Thank you very much for your quick response. I think It would be a nice-to-have feature. Probably to CSV only ( not on all iterables ) since Its common to iterate CSV objects many times for differente calculations, and to load it again seems not to be most intuitive way to do it. Your solution works perfectly fine though. Thanks a lot man.

I think adding rewind to CSV is doable and easy

1 Like

Feel free to create a GitHub issue with a feature request. Maybe someone will implement it.

1 Like

Essentially, that’s going to happen any way, whether theres a CSV#rewind method or not. To avoid that you’d need to read the CSV data into a buffer and use that for consecutive iterations.

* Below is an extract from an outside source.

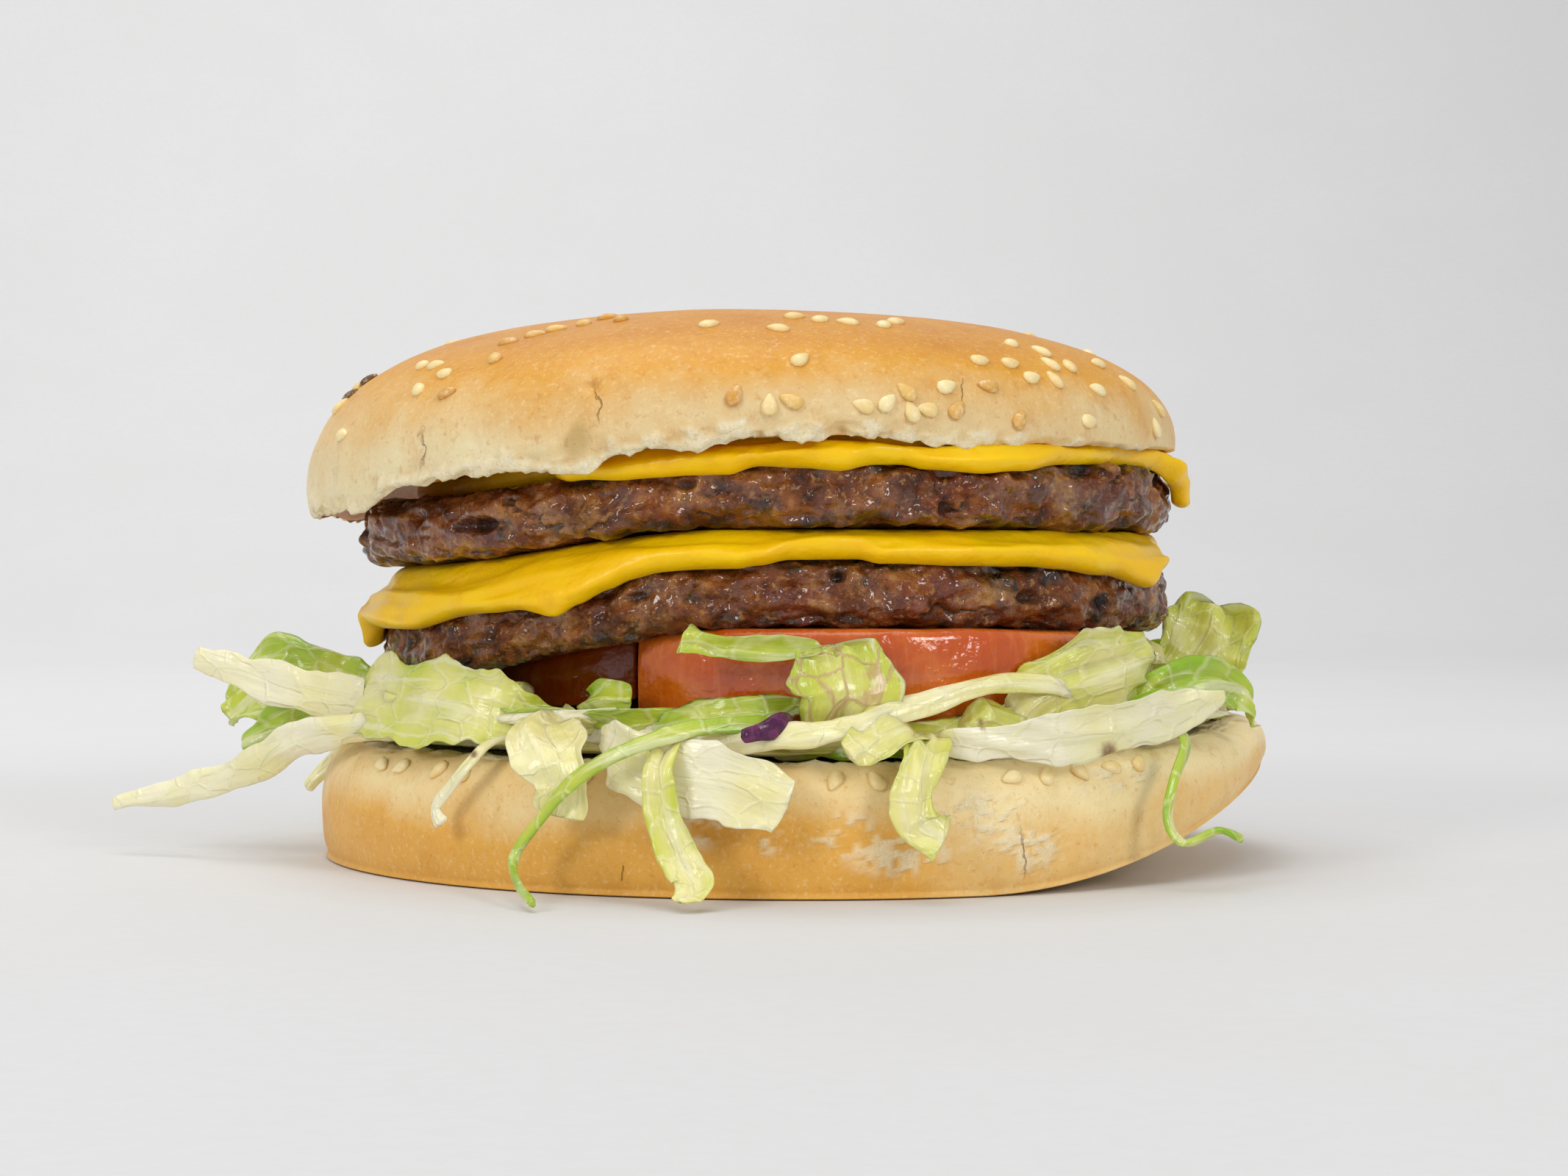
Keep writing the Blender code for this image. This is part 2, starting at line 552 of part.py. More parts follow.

A relatively easy implementation would be to rewind the file IO using infile.pos = 0 thus reusing the existing file descriptor. You’d still need a new CSV instance, but that should be fine.
IMO that’s a pretty neat solution and I’m not sure there should be a #rewind method for that.

I sent a PR for this: https://github.com/crystal-lang/crystal/pull/8912

This will be available in the next release.

Just note that you need to explicitly call rewind between each each.

Should each call rewind after it goes through the whole dataset?

There was a recent discussion about that. We ended up agreeing on not doing that.

If we really want to do that, we need to dig back rewind from iterators and do that in every iterator, not just in CSV.

I personally never needed to iterate a same thing twice. The reason is, I try to optimize for performance and iterating twice is slower than doing it once. I think there are no or very few scenarios where you would need to iterate something twice.

Maybe OP can explain why the CSV has to be iterated twice.

2 Likes

Here’s the GH issue: https://github.com/crystal-lang/crystal/issues/8504

Also, I regret a bit removing rewind from Iterator. It was a nifty feature, even if it didn’t work in all cases, for the cases it worked, it worked great, and we could have implemented each and other methods maybe more intuitively.

1 Like

I might play around with the idea of bringing back rewind, then making each, map, etc., always rewind… if even possible.

EDIT: stupid “no 3 consecutive replies” rule.


This is what I came up with to be able to implement this:

https://play.crystal-lang.org/#/r/8qg0

For each iterator we actually need two iterators, as explained in the comments there. And each time we return an iterator we need to wrap it in this Ruby iterator (for a lack of a better name).

We can definitely do it, but it’s quite a work, and we need to make sure someone implementing Iterator remembers to use this…

1 Like

I would have expected something.each {|x| ...} etc. to do the same thing everytime it is called.
So I think i’m in favor of having an automatic rewind.

Its weird that I never noticed this non-rewinding behaviour before. I thought that is something one will notice quite easily.

I was implementing some scalers based on CSV columns. I had to calclulate Std deviation.
I’m implementing a Scaler for CSV columns.
I had to do some iterations to start calculating sum, avg, and then Std deviation, which implied iterating once again (at least in my not-so-clever solution).
I thought I could keep a an inner reference of the CSV in my Scaler class for this purpose, so I woudn’t have to load a huge CSV again.

I though that normal behavior was to just call again the reference and iterate through it as many times as needed, but for my surprise (and not too much experience with iterators) it was not. The CSV was traversed and had to be loaded again.
I don’t know, on the low-level, which task is cheaper: To keep the reference of a 500k rows * ~50 cols alive on memory or to load it when needed.
I hope I explained myself.
Thanks for your time guys.
And you are doing an amazing job with Crystal. :+1:

1 Like

Thank you for clarifying!

Yeah, for standard deviation I guess it makes sense to traverse the data twice. Just note that when doing that, either with rewind in the next release or doing each twice in Ruby, I’m almost sure the data is parsed twice which can be costly.

That said, apparently there’s a way to compute it with just one traversal: https://en.wikipedia.org/wiki/Standard_deviation#Rapid_calculation_methods

EDIT: if not doing the “rapid calculation method” I think parsing the CSV twice should be okay, because parsing is fast and memory for only one row at a time is needed.

Thanks a lot for your time and support. I think I can continue with this as it is. As you mention, even without the rapid way, loading it twice should just be fine.
Your code snippet worked great and I’ll try to implement that rapid calculation way.
This post was mainly to clarify de facto functionality I thought was incomplete or could have a hidden bug.
Again, thanks a lot. :+1: